▶ _What needs to be done_
Search the data below for the string "this". Extract every line that contains it.

※

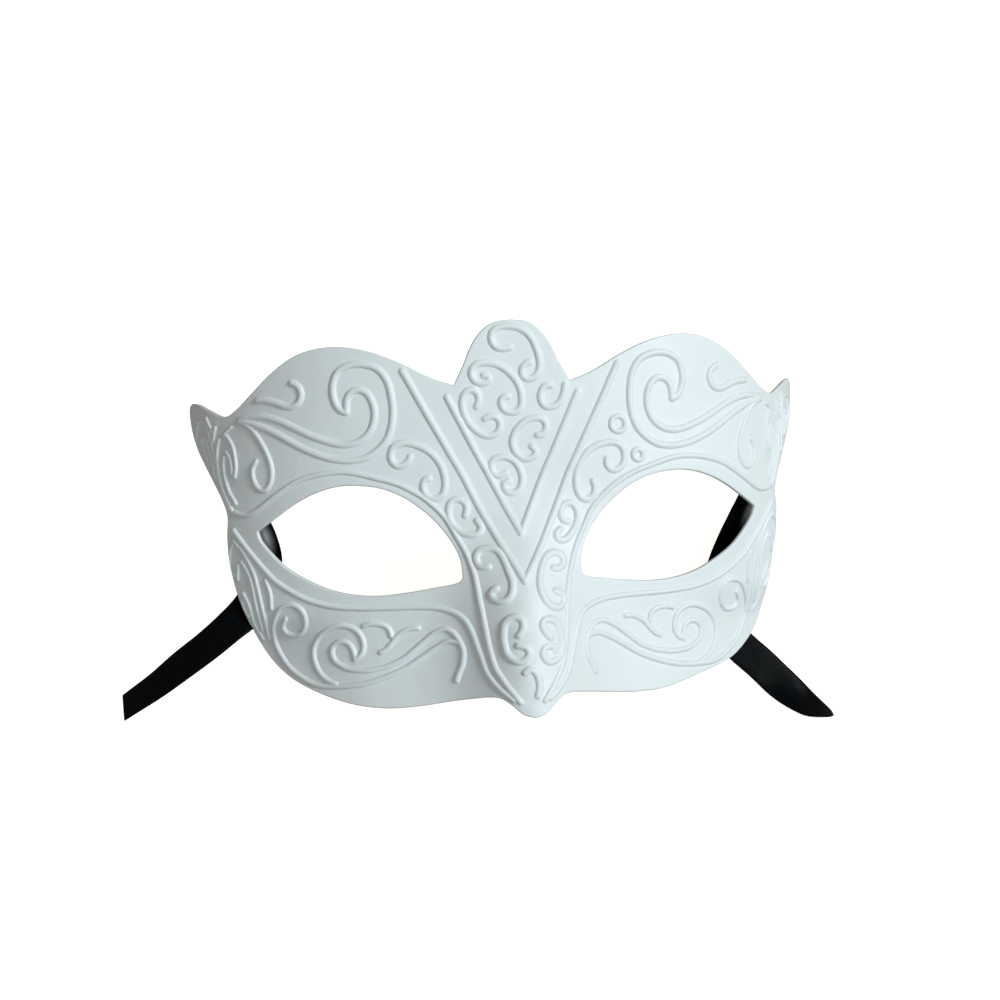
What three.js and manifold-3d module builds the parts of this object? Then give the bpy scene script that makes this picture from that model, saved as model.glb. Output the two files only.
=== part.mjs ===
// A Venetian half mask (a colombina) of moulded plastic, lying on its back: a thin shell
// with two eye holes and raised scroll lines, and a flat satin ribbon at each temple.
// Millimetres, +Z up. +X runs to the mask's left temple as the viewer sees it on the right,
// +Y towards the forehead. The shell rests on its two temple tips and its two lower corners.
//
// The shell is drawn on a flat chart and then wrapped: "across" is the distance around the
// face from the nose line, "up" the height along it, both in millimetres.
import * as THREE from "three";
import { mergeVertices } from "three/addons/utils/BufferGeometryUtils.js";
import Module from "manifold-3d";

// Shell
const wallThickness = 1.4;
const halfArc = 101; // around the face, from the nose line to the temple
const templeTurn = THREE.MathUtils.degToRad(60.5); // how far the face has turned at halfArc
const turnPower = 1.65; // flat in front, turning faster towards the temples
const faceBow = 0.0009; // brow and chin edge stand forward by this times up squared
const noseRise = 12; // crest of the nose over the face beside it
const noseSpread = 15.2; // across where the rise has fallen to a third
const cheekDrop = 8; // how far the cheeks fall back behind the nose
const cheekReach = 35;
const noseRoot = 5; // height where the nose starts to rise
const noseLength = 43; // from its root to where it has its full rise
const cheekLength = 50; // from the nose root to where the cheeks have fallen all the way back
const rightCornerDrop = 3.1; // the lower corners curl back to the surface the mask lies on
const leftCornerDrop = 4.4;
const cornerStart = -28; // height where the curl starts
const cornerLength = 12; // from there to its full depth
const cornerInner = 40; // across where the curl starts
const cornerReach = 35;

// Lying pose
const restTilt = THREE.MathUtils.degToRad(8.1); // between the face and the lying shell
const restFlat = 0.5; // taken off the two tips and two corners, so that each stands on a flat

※

▶ _In response_
What three.js and manifold-3d module builds the parts of this object? Then give the bpy scene script that makes this picture from that model, saved as model.glb. Output the two files only.
const faceBow = 0.0009; // brow and chin edge stand forward by this times up squared